The ECB has acknowledged that risks to the economic outlook are now tilted to the downside and hinted strongly that it may be 2020 before the bank is able to lift its interest rate from current record low levels, when only a few short months ago markets were anticipating a hike after the summer of 2019.
This is important for the Euro currency because its appeal to investors is hinged on the ECB eventually being able to "normalise" its interest rates structure.
Above: Euro-to-Dollar rate shown at weekly intervals, capturing ups and downs of post-crisis years.
The ECB's interest rate is still at 0% and its deposit rate is at -0.4%, meaning it costs banks to deposit money at the ECB rather than paying them.

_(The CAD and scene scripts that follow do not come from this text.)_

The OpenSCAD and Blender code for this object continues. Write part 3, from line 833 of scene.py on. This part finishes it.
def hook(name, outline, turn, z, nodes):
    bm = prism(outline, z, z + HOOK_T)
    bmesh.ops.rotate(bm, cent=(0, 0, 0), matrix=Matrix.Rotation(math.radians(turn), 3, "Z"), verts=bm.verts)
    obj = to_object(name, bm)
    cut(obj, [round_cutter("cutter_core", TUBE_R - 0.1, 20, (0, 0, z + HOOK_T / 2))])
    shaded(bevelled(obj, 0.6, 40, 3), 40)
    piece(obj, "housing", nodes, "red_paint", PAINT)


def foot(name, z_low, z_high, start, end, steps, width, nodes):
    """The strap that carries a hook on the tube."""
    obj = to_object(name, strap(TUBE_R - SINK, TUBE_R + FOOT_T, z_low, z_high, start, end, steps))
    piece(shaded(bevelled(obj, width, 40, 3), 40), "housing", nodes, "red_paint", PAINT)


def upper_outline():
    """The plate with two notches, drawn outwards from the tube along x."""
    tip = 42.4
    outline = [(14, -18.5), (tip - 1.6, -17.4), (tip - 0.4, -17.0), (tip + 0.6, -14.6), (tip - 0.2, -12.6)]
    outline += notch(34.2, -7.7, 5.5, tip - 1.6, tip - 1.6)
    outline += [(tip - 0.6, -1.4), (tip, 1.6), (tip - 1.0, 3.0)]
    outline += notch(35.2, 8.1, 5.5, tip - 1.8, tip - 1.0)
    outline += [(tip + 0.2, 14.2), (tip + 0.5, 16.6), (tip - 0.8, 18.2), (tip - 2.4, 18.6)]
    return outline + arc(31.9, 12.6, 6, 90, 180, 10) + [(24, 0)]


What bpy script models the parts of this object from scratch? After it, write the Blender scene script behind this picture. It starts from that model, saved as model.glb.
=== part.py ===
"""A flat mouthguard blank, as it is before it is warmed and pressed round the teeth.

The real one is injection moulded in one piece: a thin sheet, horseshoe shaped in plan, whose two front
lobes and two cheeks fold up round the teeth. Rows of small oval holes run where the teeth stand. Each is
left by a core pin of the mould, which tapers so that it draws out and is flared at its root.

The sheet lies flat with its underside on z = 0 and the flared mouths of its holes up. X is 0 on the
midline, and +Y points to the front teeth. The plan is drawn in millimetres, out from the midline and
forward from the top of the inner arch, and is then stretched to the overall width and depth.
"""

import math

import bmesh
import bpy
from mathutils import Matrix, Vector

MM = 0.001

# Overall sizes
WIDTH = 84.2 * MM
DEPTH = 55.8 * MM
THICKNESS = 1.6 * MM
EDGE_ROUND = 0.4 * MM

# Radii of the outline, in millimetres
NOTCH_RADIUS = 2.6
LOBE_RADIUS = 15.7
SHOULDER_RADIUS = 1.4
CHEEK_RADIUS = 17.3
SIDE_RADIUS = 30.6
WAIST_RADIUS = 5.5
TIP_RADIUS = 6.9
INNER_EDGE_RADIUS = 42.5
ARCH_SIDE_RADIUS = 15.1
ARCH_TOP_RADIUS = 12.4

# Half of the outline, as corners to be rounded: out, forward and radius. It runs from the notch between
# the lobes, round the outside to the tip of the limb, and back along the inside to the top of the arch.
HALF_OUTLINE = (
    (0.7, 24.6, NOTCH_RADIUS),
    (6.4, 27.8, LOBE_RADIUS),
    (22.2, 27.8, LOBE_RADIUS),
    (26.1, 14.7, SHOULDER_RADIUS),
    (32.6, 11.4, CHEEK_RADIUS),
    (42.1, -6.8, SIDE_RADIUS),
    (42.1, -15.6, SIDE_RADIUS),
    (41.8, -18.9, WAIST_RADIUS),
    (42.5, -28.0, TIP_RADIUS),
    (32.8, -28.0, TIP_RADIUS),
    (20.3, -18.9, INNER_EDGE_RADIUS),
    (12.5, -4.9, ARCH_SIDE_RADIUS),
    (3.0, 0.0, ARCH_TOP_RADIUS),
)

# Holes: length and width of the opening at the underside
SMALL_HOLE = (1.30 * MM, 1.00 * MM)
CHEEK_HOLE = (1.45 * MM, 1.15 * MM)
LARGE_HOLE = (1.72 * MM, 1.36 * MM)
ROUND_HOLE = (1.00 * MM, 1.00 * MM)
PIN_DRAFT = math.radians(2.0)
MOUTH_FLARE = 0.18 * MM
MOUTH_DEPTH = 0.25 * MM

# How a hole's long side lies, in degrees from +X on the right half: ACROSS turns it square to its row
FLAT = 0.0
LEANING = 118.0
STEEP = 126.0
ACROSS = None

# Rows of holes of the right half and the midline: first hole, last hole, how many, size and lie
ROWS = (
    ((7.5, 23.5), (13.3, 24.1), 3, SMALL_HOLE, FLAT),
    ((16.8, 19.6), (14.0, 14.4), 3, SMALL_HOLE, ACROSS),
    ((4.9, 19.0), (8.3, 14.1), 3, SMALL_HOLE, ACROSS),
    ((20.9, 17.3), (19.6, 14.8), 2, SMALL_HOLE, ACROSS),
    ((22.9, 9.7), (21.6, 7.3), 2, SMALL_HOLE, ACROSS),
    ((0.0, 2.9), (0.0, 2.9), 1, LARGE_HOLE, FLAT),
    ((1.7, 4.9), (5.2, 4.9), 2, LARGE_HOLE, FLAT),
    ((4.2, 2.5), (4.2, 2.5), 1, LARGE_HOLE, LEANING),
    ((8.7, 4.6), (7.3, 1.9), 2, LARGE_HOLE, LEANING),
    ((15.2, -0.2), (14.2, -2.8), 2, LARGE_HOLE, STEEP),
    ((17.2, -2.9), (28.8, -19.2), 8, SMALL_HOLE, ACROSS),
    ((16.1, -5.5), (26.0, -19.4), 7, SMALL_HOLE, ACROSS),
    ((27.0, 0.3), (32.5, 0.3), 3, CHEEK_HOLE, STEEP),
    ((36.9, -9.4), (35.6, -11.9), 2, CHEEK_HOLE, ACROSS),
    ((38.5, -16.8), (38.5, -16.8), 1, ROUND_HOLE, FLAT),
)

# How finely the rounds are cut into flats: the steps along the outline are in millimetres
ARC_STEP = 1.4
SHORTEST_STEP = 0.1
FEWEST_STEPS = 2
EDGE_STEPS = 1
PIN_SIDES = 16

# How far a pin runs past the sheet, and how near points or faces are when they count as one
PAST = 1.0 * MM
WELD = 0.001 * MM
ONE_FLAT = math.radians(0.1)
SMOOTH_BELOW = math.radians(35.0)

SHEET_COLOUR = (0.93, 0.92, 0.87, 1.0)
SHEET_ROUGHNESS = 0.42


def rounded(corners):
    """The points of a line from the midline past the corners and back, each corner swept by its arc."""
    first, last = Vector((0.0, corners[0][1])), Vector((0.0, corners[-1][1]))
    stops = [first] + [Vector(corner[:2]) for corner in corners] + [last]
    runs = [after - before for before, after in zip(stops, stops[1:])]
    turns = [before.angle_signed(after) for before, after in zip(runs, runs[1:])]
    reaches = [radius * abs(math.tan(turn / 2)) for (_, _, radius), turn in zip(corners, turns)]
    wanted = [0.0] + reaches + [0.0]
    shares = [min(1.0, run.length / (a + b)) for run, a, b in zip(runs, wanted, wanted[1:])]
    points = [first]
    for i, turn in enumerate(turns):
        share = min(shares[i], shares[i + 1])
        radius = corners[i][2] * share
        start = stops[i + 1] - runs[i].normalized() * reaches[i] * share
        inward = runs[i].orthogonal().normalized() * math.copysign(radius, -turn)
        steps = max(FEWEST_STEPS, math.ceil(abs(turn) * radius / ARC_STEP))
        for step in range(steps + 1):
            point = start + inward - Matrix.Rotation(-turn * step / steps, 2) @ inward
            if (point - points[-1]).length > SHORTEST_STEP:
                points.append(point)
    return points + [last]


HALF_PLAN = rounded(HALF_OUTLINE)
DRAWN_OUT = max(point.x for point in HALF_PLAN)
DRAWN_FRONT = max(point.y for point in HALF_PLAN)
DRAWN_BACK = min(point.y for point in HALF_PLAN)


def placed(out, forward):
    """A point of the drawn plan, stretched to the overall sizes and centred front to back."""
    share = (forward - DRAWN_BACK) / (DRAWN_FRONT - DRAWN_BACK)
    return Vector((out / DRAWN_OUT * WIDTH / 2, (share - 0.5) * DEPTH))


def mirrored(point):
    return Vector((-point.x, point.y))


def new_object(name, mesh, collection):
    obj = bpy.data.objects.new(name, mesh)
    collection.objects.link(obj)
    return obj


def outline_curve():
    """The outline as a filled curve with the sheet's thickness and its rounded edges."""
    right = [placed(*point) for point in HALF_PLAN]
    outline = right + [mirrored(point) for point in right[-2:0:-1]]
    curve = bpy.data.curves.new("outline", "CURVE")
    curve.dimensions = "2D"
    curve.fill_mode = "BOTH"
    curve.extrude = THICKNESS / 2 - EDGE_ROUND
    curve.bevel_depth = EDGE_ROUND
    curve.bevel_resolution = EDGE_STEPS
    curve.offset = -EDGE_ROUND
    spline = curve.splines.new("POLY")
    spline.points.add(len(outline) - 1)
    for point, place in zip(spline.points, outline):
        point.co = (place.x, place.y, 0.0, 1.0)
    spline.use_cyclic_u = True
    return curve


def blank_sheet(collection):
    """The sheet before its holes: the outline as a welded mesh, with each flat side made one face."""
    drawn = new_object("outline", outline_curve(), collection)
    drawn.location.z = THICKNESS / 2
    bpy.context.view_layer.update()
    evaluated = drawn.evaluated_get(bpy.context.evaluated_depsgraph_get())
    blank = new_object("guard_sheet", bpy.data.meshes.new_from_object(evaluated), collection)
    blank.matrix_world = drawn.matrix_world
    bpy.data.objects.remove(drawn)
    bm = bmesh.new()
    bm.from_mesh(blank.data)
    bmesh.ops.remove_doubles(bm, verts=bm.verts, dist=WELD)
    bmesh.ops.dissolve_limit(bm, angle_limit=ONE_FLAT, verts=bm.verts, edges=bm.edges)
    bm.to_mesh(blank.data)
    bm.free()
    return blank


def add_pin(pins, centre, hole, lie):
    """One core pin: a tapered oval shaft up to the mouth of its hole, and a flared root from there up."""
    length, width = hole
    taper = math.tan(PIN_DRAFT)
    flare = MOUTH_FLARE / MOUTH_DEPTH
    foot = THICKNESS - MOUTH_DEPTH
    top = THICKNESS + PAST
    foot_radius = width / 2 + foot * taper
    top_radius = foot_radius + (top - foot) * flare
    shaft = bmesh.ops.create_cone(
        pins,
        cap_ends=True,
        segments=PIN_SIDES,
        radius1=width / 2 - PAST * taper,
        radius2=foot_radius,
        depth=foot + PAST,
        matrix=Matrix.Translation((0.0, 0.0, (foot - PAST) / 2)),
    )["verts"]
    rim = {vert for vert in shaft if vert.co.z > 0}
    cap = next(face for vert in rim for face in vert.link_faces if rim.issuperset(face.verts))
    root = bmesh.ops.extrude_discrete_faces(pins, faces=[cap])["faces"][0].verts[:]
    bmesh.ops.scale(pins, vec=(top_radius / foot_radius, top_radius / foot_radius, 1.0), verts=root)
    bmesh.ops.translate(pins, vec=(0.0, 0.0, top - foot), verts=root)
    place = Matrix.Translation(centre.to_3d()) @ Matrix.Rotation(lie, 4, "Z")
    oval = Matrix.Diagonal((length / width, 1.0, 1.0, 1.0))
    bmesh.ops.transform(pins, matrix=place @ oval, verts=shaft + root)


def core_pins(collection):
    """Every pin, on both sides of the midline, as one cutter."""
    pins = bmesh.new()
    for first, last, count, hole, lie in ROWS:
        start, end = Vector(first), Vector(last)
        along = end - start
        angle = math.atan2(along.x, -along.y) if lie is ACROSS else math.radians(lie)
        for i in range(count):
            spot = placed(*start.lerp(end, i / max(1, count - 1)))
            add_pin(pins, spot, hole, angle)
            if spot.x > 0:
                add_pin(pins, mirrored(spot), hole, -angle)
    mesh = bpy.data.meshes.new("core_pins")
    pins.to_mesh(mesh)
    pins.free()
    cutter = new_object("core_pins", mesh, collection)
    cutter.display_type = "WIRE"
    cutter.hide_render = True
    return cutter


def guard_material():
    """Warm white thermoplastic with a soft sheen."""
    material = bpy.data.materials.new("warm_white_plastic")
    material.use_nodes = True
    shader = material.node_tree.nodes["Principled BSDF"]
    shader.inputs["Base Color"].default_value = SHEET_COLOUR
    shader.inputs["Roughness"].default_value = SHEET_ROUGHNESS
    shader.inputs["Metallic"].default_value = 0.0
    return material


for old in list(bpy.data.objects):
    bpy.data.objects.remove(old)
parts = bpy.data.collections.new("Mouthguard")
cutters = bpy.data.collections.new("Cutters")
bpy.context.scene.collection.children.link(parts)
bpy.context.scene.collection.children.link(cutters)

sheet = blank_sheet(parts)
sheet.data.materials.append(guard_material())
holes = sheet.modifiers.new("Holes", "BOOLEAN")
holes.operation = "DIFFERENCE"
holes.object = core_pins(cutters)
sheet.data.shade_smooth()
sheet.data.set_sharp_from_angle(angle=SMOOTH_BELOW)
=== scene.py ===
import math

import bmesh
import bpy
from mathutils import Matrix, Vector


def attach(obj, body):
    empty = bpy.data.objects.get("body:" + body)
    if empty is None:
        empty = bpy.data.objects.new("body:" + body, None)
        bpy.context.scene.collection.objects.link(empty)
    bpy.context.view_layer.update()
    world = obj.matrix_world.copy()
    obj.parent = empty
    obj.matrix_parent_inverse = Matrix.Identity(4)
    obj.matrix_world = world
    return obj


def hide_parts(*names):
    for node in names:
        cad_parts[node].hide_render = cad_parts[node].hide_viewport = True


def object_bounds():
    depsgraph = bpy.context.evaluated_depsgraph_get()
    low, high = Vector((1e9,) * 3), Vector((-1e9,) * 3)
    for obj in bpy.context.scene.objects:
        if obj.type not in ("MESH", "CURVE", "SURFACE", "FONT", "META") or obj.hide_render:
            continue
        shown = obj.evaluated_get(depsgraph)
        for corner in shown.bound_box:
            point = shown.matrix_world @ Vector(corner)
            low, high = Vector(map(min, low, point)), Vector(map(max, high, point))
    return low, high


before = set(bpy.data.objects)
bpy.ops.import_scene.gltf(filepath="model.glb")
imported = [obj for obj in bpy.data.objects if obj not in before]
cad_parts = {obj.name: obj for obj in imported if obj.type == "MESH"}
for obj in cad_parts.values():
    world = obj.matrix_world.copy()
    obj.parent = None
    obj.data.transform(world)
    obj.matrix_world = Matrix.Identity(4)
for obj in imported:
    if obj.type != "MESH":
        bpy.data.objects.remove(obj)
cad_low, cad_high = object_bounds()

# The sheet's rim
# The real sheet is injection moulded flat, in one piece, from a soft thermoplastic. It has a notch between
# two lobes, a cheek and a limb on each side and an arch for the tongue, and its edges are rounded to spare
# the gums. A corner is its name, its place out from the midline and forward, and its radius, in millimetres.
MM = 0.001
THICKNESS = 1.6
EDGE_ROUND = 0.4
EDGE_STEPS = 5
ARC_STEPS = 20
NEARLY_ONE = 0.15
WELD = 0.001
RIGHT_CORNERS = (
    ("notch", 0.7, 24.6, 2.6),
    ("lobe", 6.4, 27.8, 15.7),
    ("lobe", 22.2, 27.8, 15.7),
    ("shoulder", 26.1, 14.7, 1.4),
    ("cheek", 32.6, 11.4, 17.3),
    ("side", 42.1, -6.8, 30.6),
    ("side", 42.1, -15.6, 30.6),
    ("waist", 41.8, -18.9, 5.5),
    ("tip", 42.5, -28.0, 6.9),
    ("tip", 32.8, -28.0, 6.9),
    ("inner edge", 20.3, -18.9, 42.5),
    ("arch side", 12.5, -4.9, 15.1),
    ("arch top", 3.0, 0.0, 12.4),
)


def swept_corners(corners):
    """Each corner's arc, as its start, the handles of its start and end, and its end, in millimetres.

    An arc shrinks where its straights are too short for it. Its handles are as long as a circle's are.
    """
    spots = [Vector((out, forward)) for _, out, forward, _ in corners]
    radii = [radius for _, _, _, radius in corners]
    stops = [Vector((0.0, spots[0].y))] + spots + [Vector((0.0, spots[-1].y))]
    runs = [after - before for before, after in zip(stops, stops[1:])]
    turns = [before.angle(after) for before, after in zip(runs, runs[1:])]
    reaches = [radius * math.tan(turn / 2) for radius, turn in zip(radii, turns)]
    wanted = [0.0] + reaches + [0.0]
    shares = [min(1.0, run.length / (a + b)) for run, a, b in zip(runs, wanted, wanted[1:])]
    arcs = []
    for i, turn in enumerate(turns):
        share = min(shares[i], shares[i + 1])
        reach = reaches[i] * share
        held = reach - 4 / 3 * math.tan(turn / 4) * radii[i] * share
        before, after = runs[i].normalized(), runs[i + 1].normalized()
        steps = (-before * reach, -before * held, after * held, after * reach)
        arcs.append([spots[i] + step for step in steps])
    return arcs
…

An improvement in the interest rate outlook will require a pick up in economic growth and for core inflation to show consistent signs of making a sustainable return toward its target of "close to but below 2%".
But with May's elections for the European Union parliament expected to enfranchise a large and potentially policy-blocking contingent of anti-Euro, anti-austerity and anti-integrationist lawmakers, it's not yet clear that even a pick up in inflation would be enough to meaningfully lift the Euro for now.
There is also a lingering threat of a so-called trade war between the EU and U.S. given an American investigation of whether EU car exports are a "national security threat" is expected by February 17.
National security was cited for actions aimed at shutting some global steel producers out of the U.S. market last year and this report's conclusions could given President Donald Trump a green light to clobber European Union-made cars with 25% tariffs.
"The EU wants to strike tariff-cutting deals on industrial goods (“we abolish our car tariffs, you abolish your SUV tariffs.”). However, the US is also seeking enhanced access to the EU agricultural market. On this issue, the political room for the EU to yield to US demands is very limited," says Holger Schmeiding, chief economist at Berenberg.